Filipina kini harus melangkah dengan hati-hati ketika berurusan dengan persaingan kepentingan antara Beijing dan Washington. Semenjak bulan April, diplomasi Filipina dapat dikatakan sangat sibuk. Ketika di satu sisi Filipina melakukan latihan militer besar dengan Amerika Serikat, di sisi lain, China semakin mempertanyakan hubungannya dengan Manila.
Beberapa tahun ke belakang, Presiden Filipina, Rodrigo Duterte kerap meluncurkan kata-kata kasar terhadap AS pada masa kepemimpinan Barack Obama. Namun, ketika Filipina dipimpin oleh Ferdinand Marcos Jr, tahun lalu, Filipina dapat dikatakan telah mengembalikan hubungan ke arah yang lebih seimbang, sebagian karena Manila telah mewaspadai aksi China yang semakin berani di wilayah Asia.

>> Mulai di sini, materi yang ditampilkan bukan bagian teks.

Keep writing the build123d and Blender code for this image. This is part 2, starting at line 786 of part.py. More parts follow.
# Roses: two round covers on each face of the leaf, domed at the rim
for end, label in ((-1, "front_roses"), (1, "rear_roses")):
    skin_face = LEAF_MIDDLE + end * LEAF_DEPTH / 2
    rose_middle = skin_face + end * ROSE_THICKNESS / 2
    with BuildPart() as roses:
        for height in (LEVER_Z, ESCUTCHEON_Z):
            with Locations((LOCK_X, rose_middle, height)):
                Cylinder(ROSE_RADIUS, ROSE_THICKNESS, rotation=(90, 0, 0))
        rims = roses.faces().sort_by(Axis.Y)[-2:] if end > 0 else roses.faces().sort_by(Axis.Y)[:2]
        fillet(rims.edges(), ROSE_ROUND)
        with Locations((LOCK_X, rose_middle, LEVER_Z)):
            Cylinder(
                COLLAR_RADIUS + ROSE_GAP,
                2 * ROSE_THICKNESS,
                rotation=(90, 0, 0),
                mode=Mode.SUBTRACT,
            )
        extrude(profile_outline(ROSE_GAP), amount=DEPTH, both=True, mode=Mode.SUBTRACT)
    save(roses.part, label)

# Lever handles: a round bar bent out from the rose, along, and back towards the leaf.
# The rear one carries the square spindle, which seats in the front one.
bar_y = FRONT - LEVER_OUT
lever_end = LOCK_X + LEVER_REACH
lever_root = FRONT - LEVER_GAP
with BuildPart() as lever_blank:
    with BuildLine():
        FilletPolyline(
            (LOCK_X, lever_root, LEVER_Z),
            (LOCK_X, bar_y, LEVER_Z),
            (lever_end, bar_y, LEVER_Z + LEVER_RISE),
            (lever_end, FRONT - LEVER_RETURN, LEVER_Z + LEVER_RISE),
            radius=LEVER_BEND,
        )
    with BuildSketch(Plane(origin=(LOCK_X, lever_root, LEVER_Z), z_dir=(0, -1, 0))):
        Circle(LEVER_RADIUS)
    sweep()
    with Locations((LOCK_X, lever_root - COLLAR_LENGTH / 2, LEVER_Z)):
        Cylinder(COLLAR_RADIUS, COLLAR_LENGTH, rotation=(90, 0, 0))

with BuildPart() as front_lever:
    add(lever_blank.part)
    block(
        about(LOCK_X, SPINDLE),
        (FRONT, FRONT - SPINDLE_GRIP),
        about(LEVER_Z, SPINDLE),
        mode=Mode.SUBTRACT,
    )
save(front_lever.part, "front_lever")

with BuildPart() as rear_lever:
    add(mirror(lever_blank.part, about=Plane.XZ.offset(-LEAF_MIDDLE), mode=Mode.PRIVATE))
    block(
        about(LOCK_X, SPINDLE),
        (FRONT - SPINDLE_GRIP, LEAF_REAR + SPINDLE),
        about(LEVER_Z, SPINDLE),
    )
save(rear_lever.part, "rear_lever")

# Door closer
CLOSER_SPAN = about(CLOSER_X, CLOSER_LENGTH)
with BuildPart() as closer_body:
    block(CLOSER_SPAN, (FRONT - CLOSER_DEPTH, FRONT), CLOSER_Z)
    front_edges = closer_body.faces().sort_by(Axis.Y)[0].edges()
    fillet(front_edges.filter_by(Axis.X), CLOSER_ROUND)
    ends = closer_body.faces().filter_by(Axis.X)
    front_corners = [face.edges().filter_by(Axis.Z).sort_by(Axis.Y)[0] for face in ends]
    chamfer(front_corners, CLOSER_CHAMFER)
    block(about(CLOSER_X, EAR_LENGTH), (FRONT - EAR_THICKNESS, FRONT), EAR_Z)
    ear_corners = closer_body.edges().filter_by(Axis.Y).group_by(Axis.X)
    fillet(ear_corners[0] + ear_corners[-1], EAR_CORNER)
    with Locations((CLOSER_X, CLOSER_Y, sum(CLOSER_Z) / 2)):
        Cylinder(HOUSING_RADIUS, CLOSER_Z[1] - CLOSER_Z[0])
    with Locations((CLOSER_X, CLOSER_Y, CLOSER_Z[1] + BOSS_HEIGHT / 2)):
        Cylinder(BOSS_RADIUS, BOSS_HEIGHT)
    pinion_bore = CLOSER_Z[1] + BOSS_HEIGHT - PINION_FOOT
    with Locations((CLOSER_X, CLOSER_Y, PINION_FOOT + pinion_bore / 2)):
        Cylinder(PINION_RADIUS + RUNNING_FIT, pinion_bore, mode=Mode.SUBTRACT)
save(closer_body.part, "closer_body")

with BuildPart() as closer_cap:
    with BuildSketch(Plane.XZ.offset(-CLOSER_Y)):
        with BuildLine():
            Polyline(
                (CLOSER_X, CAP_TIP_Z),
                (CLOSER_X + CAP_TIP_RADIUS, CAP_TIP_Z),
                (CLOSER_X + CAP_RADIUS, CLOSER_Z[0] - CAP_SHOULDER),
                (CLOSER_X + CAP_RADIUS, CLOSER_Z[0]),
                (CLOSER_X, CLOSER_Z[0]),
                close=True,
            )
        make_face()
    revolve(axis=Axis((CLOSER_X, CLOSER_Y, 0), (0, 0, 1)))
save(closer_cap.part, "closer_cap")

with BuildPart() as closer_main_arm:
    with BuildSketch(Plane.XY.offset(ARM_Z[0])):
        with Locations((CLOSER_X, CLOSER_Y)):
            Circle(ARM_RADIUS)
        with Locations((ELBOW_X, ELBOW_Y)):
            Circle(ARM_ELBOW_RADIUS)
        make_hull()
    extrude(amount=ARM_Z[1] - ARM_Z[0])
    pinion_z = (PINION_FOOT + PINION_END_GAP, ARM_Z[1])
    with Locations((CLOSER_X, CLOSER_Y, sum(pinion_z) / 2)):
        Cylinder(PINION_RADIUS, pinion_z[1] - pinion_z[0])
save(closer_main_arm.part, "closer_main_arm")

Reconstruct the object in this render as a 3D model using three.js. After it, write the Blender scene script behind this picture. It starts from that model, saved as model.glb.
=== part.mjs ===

Marcos Jr sendiri telah berusaha membangun hubungan baiknya kembali, dan dijadwalkan akan terbang ke Amerika Serikat untuk bertemu dengan Presiden AS Joe Biden di Washington minggu depan setelah latihan militer bersama. Tentara Amerika bergabung dengan sekitar 5.000 tentara dari Filipina selama tiga minggu terakhir untuk mengambil bagian dalam latihan militer gabungan “Balikatan” terbesar hingga saat ini, sebuah acara yang oleh media pemerintah Beijing telah diberi label sebagai “upaya untuk menargetkan China.”
Klimaks dari latihan perang datang akhir April ketika pasukan AS dan Filipina menembaki sebuah kapal perang tiruan musuh di Laut Filipina Barat, bagian dari Laut Cina Selatan yang meliputi Zona Ekonomi Eksklusif Filipina. Sama seperti latihan yang dimulai, AS juga menjadi tuan rumah dua diplomat top dari Filipina, untuk pembicaraan di mana kedua belah pihak sepakat untuk menyelesaikan peta jalan bagi AS untuk memberikan bantuan keamanan kepada sekutu regionalnya dalam lima hingga 10 tahun ke depan.
Tahun lalu AS memberikan $100 juta untuk meningkatkan kemampuan pertahanan dan modernisasi militer negara Asia Tenggara itu. Ia juga berencana untuk mengalokasikan $100 juta untuk peningkatan pangkalan militer yang dapat diakses oleh AS di bawah Enhanced Defense Cooperation Agreement (EDCA). Pada bulan Februari, Filipina memberikan hak baru kepada militer AS untuk menambah empat pangkalan dari lima pangkalan yang awalnya tercakup dalam EDCA.
Hal itu tampaknya membuat China khawatir. Awal bulan ini duta besar Beijing di Manila, Huang Xilian, menuduh Filipina “memicu api” ketegangan regional dengan menawarkan akses pangkalan militer yang diperluas ke AS, mengatakan bahwa tujuannya adalah untuk mencampuri urusan China dengan Taiwan.
Huang juga tampaknya mengancam pekerja Filipina di luar negeri (OFW) di Taiwan, yang memicu reaksi balik di Filipina. “Filipina disarankan untuk secara tegas menentang kemerdekaan Taiwan daripada menyulut api dengan menawarkan akses AS ke pangkalan militer di dekat Selat Taiwan, jika Anda benar-benar peduli dengan 150.000 OFW,” kata Huang dilansir dari CNN.
Dengan ketegangan yang tinggi atas komentar duta besar Beijing, Menteri Luar Negeri China Qin Gang melakukan kunjungan tiga hari ke Manila sejak 21 April, di mana dia bertemu dengan Marcos Jr dan Menteri Luar Negeri Enrique Manalo. Pembacaan tersebut menunjukkan bahwa kedua belah pihak ingin menenangkan situasi dengan Marcos Jr mengumumkan “lebih banyak jalur komunikasi” untuk menyelesaikan konflik antara kedua negara di Laut Filipina Barat.